What the task asks:
Nothing may be dropped or altered: reproduce all the data.
━━━━━━━━━━
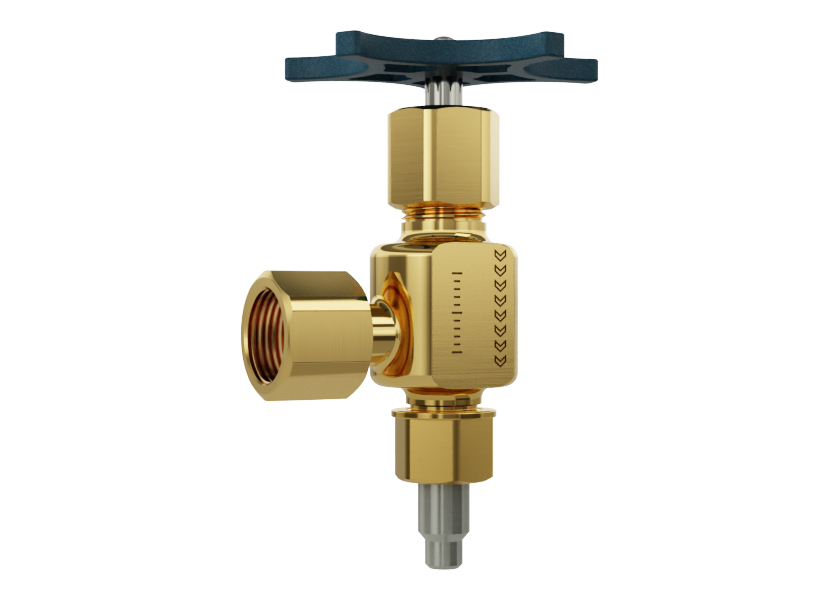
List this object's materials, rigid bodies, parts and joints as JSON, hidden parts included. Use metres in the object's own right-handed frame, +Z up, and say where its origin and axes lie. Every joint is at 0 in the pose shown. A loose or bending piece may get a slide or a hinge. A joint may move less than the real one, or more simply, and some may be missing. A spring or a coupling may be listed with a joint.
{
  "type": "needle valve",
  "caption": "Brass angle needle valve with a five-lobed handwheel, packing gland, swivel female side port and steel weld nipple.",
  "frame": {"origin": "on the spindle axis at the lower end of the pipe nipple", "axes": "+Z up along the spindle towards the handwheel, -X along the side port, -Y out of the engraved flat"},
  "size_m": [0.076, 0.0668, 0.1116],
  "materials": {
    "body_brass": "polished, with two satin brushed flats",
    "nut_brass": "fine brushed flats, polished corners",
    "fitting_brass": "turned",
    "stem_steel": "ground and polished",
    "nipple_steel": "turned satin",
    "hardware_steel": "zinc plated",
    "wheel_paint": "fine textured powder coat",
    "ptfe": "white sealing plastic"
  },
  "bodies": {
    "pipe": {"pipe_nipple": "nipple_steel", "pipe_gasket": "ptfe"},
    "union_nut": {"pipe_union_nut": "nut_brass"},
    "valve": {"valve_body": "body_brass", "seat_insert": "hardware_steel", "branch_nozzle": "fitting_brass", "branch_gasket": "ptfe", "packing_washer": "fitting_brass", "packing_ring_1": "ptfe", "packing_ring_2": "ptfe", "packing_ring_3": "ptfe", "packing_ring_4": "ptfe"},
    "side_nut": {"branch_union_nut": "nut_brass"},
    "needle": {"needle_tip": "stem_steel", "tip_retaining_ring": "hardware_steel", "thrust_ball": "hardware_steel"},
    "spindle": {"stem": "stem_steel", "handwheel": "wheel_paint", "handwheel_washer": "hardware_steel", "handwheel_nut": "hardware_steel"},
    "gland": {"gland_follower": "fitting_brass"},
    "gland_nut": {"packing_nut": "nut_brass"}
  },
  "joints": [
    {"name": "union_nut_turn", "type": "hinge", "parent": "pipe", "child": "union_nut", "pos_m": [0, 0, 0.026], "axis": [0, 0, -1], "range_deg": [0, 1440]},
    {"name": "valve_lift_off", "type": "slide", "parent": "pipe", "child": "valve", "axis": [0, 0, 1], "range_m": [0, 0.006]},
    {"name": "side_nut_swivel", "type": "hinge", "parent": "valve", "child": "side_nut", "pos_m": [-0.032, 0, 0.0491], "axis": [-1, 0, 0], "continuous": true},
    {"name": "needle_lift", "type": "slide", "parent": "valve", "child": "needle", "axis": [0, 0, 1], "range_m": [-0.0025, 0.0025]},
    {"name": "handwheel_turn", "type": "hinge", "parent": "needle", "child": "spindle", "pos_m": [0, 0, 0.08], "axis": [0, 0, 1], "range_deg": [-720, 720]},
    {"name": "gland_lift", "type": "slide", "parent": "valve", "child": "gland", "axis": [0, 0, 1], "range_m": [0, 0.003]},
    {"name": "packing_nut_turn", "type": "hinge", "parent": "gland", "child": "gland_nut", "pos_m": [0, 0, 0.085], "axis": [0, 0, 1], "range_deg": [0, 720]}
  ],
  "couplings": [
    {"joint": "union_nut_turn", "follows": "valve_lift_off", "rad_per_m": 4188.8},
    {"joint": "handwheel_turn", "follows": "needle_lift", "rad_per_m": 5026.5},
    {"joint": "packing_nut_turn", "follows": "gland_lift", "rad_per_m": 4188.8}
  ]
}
━━━━━━━━━━
Exercise output:
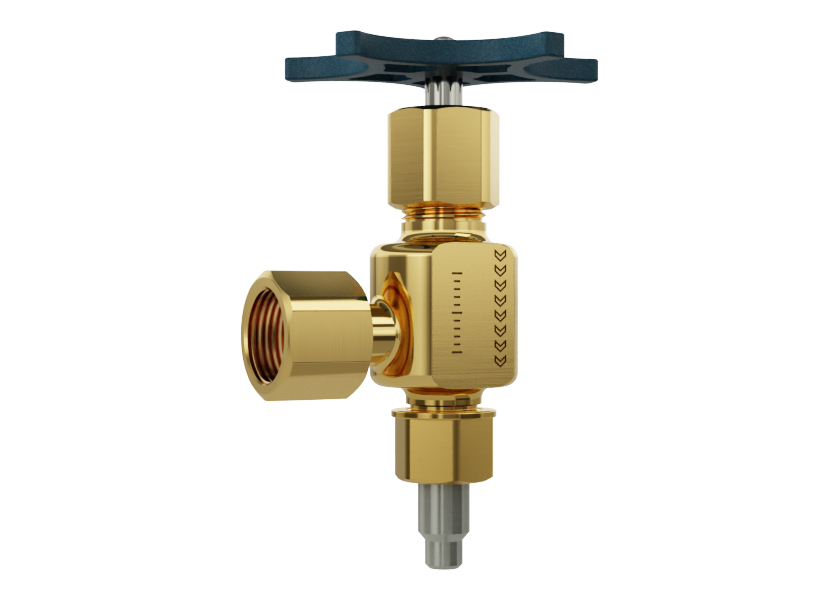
List this object's materials, rigid bodies, parts and joints as JSON, hidden parts included. Use metres in the object's own right-handed frame, +Z up, and say where its origin and axes lie. Every joint is at 0 in the pose shown. A loose or bending piece may get a slide or a hinge. A joint may move less than the real one, or more simply, and some may be missing. A spring or a coupling may be listed with a joint.
{
  "type": "needle valve",
  "caption": "Brass angle needle valve with a five-lobed handwheel, packing gland, swivel female side port and steel weld nipple.",
  "frame": {"origin": "on the spindle axis at the lower end of the pipe nipple", "axes": "+Z up along the spindle towards the handwheel, -X along the side port, -Y out of the engraved flat"},
  "size_m": [0.076, 0.0668, 0.1116],
  "materials": {
    "body_brass": "polished, with two satin brushed flats",
    "nut_brass": "fine brushed flats, polished corners",
    "fitting_brass": "turned",
    "stem_steel": "ground and polished",
    "nipple_steel": "turned satin",
    "hardware_steel": "zinc plated",
    "wheel_paint": "fine textured powder coat",
    "ptfe": "white sealing plastic"
  },
  "bodies": {
    "pipe": {"pipe_nipple": "nipple_steel", "pipe_gasket": "ptfe"},
    "union_nut": {"pipe_union_nut": "nut_brass"},
    "valve": {"valve_body": "body_brass", "seat_insert": "hardware_steel", "branch_nozzle": "fitting_brass", "branch_gasket": "ptfe", "packing_washer": "fitting_brass", "packing_ring_1": "ptfe", "packing_ring_2": "ptfe", "packing_ring_3": "ptfe", "packing_ring_4": "ptfe"},
    "side_nut": {"branch_union_nut": "nut_brass"},
    "needle": {"needle_tip": "stem_steel", "tip_retaining_ring": "hardware_steel", "thrust_ball": "hardware_steel"},
    "spindle": {"stem": "stem_steel", "handwheel": "wheel_paint", "handwheel_washer": "hardware_steel", "handwheel_nut": "hardware_steel"},
    "gland": {"gland_follower": "fitting_brass"},
    "gland_nut": {"packing_nut": "nut_brass"}
  },
  "joints": [
    {"name": "union_nut_turn", "type": "hinge", "parent": "pipe", "child": "union_nut", "pos_m": [0, 0, 0.026], "axis": [0, 0, -1], "range_deg": [0, 1440]},
    {"name": "valve_lift_off", "type": "slide", "parent": "pipe", "child": "valve", "axis": [0, 0, 1], "range_m": [0, 0.006]},
    {"name": "side_nut_swivel", "type": "hinge", "parent": "valve", "child": "side_nut", "pos_m": [-0.032, 0, 0.0491], "axis": [-1, 0, 0], "continuous": true},
    {"name": "needle_lift", "type": "slide", "parent": "valve", "child": "needle", "axis": [0, 0, 1], "range_m": [-0.0025, 0.0025]},
    {"name": "handwheel_turn", "type": "hinge", "parent": "needle", "child": "spindle", "pos_m": [0, 0, 0.08], "axis": [0, 0, 1], "range_deg": [-720, 720]},
    {"name": "gland_lift", "type": "slide", "parent": "valve", "child": "gland", "axis": [0, 0, 1], "range_m": [0, 0.003]},
    {"name": "packing_nut_turn", "type": "hinge", "parent": "gland", "child": "gland_nut", "pos_m": [0, 0, 0.085], "axis": [0, 0, 1], "range_deg": [0, 720]}
  ],
  "couplings": [
    {"joint": "union_nut_turn", "follows": "valve_lift_off", "rad_per_m": 4188.8},
    {"joint": "handwheel_turn", "follows": "needle_lift", "rad_per_m": 5026.5},
    {"joint": "packing_nut_turn", "follows": "gland_lift", "rad_per_m": 4188.8}
  ]
}